I know that on some level I am attracted to their behavior. Or perhaps it's just less effort for me? I am not very interested in women who do not hook hard. All my previous ex girlfriends had some sort of abusive or traumatic past, if that helps. They try very hard to develop unity with me. They desire for me to open up and reveal my layers to them. What do these women find in me that they don't find in others? I don't think I do anything special with them.

I'm trying my best to give my current gf space, instead she wants to close that gap. I barely grant her attention and we don't hang out much. I tell her I'm busy or I can't because of whatever reason because I don't want her feelings to spike so hard so fast. Yet, when I step back, it just makes her latch on harder. I can't temper it any better than I've been doing so far.

This is the easy part for me. After some point I know that I stop feeding off this and I get careless, which starts causing hurt feelings. Or I start getting annoyed or irritated at their behavior and snap at them. My inclination to push on their boundaries was a way for me to test what I can get them to do. I haven't done that at all with my current gf. My focus is on being healthier within my relationships. My only issue is experiencing boredom now. Before I had a tendency to hone in on the women I was with, but this time I just spend time doing other things that I enjoy and so my desire to push her boundaries or cause chaos is not there with my current one.

I enjoy this place because it forces me to be more mindful of my behavior towards others. I plan to stick around, and learn from others.
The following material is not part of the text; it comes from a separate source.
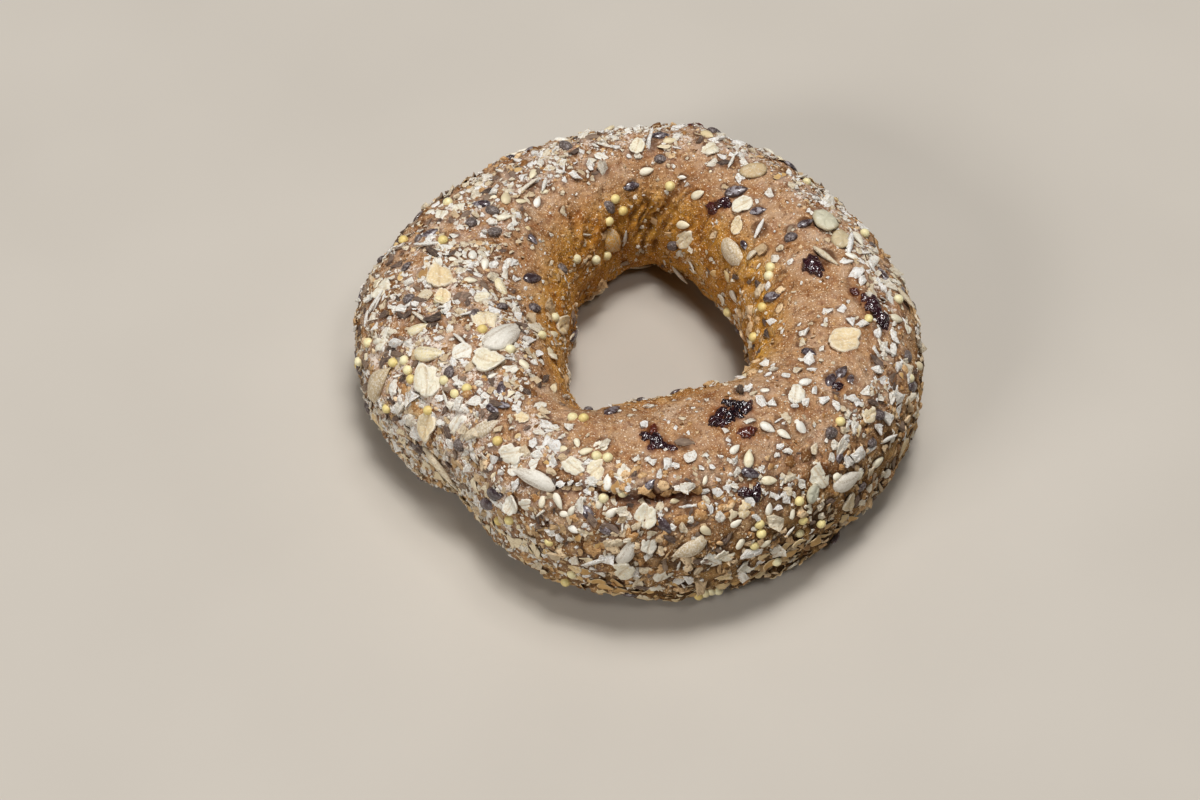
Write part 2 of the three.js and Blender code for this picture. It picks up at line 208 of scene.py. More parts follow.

But seriously, why do I invite codependency?
 

Xandin

Space Monkey
space monkey
Joined
Aug 7, 2021
Messages
14
Hey there!
Out of curiosity how often do you see the girls during the initial few weeks where they are confessing their undying love for you? There is definitely a type of person that just naturally falls fast but being mindful of how to properly set the expectations up front can help to mitigate a lot of it. For instance if you only see them once every week or two and they are still developing those feelings then it's much more likely the type of individual they are.